Mubin: Yeah, there's a real challenge there, and a real challenge about changing taxation and of course those of us who've been around for a little bit longer will remember the Poll Tax and just the disaster that that was. Do you think that still is an issue for the legacy of a Poll Tax and you know, the government just been burnt too often from introducing new taxes?

Paul: Well, possibly, I mean, of course, you know, it’s a particularly odd thing to do to sort of move from the old rate system, which a bit like council tax was based on the value of your property and also rather like council tax, was proving impossible to update. And indeed, Council Tax is itself a sort of amalgamation between the old rate system and the Poll Tax. 

The old rate system was essentially only incident on the homeowner or the, the head of the household in some sense. So, the idea - something that Mrs. Thatcher was quite concerned about - was there were lots of people who didn't pay it, didn't see a cost rates and therefore, would go and vote for counsellors who would vote for very high spending and very high taxes. And her response to this was a Poll Tax, everyone pays the same irrespective of their income or wealth or the house they were living in, which obviously was a big giveaway to the rich and a big takeaway from the poor and was predictably, extraordinarily unpopular, predictably and predicted, and didn't last very long at all. 

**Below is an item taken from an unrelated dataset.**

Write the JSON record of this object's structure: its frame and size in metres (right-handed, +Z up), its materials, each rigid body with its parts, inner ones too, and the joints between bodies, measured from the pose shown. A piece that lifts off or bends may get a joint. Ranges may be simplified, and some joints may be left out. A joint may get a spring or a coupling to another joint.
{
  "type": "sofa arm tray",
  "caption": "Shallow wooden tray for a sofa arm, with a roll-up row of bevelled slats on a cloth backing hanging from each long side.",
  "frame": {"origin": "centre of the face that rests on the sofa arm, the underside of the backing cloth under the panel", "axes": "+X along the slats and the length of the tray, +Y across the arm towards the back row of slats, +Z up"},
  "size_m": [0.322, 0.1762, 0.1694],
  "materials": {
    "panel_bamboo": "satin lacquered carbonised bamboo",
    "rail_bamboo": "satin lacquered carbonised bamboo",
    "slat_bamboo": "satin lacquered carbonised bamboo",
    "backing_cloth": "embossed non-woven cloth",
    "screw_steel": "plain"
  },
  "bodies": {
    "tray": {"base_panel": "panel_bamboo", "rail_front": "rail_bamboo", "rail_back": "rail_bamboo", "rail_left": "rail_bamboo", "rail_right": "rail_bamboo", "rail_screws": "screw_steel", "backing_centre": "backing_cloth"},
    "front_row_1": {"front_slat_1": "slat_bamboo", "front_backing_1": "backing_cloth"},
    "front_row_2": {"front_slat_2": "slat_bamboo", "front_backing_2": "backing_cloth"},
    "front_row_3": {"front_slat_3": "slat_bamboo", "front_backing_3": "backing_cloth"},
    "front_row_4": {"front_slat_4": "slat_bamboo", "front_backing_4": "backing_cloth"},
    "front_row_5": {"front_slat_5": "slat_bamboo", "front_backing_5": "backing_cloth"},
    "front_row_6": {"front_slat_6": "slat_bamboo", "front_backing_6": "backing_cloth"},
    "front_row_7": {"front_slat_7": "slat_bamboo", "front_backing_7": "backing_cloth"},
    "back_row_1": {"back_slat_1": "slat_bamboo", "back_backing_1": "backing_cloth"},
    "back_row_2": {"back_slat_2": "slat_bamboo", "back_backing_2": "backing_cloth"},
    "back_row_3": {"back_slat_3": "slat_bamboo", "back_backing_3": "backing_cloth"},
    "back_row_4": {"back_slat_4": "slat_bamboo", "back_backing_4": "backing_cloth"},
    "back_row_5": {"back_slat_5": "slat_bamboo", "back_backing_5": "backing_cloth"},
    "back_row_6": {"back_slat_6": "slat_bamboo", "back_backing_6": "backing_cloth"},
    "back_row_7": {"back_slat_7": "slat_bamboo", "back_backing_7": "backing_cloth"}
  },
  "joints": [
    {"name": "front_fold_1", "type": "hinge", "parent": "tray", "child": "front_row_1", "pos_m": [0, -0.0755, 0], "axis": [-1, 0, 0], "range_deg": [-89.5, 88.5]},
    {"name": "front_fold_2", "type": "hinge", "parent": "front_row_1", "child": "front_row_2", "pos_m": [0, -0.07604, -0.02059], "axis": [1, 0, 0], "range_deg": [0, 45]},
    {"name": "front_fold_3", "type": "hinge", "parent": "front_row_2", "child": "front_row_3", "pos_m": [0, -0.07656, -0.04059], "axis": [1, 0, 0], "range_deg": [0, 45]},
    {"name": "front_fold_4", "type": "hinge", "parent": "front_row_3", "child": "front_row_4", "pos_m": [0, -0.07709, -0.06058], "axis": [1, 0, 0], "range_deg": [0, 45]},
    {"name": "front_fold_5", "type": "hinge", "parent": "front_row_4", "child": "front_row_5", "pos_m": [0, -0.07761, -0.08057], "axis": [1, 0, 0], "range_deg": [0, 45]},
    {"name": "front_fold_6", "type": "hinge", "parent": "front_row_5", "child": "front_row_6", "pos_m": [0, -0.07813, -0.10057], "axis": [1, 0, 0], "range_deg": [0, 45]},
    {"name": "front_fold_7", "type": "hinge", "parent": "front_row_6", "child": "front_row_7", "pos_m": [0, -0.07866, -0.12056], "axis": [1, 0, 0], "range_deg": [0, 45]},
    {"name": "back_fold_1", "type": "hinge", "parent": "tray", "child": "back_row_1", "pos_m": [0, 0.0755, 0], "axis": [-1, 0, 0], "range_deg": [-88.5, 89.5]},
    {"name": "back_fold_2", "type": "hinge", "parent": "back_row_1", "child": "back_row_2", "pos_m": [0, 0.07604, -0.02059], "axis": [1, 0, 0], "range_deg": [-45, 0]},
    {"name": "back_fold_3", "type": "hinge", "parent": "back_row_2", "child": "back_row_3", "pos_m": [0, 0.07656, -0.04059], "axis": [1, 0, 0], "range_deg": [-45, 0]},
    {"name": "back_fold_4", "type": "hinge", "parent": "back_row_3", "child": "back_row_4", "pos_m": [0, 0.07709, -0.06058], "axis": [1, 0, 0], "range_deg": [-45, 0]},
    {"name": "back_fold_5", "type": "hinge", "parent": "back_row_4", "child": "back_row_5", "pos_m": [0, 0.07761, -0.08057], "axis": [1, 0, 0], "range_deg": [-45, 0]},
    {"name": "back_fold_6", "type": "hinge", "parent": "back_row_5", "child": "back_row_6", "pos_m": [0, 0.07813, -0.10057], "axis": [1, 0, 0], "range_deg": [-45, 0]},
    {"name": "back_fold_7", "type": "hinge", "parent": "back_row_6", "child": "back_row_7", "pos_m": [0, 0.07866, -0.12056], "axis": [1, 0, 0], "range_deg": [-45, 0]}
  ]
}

Now, council tax has elements of both because we still have a ‘one person’ discount in Council Tax, which was never there, and the old rate system, and the old rate system at least was supposed to - as your house got more valuable, more valuable, more valuable, you paid more and more and more - but council tax is capped. And it goes up in a regressive fashion in the sense that the council tax you pay in a more expensive house, is lower as a fraction of the value of the house than if you're in a less expensive house - so you've got lots of elements in there. 

But I think, you know, the broader point is that tax reform you know, politicians are cautious to put it mildly about significant tax reform as and when it may create significant numbers of losers and most tax reforms unless you’ve got lots of money to throw at the problem will create significant numbers of losers and that is often just a very good way of losing votes.

Mubin: And if you were able to bring in one big tax change which is not hair powder or a beard tax what would it be Paul?

Paul: Well if I was changing what I've got at the moment, I would be reducing stamp duty on buying homes; I would be making council tax at least proportional to the value of the property; I'd be getting rid of some of the loopholes in capital gains tax and inheritance tax; I would be moving national insurance to look much more like income tax and I'd be doing more to make different forms of income taxed in similar way. So, there's a lot of changes of that nature. I'm afraid I don't have a whole big new tax up my sleeve which could solve all of our, solve all of our problems. 

Mubin: Well Paul, thanks very much for your insights, it's always good to speak to you. 

Paul: Lovely, thank you very much. 

Mubin: Thanks to all of you for listening and we'll be back again soon looking at another big issue, which affects our financial security and living standards.